For people who think in pictures, actually you can do a lot of algebra by diagrams [0]

[0] https://en.wikipedia.org/wiki/Commutative_diagram

[contravariant]

If that qualifies then surely symbolic notation itself is also a visualisation. It's not as if it's just a syntax tree, quite a few properties (associativity, distributivity, symmetry) are suggested purely by the way we denote sums and multiplication.

If you wants things to be even more visual you could use Penrose diagrams [0], though I don't find them particularly intuitive.

[0]:https://en.m.wikipedia.org/wiki/Penrose_graphical_notation

[Someone]

> quite a few properties (associativity, distributivity, symmetry) are suggested purely by the way we denote sums and multiplication.

I disagree. If “a + b + c” suggests “+” is associative, and “a × b × c” that “×” is associative, what about “a - b - c”, “a / b / c” and “a ^ b ^ c”?

Or are you suggesting Σaᵢ and Πaᵢ suggest associativity? If so, how?
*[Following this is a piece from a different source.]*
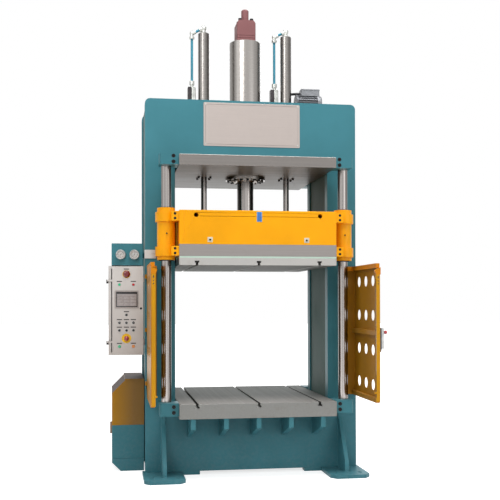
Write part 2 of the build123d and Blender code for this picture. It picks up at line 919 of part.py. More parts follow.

(I also think you mean “commutativity”, not “symmetry” (https://en.wikipedia.org/wiki/Commutative_property) symmetry typically is about relations (https://en.wikipedia.org/wiki/Symmetric_relation)

[mjhay]

It's really the "more advanced" way to do it. There are a lot of people, myself included, that are actually much better at thinking in abstractions - I suspect the author might be the same, despite her thinking of over-abstraction as a barrier.

[carapace]

Also https://iconicmath.com a collection of, uh, iconic math, math done with icons and diagrams and graphical patterns, etc.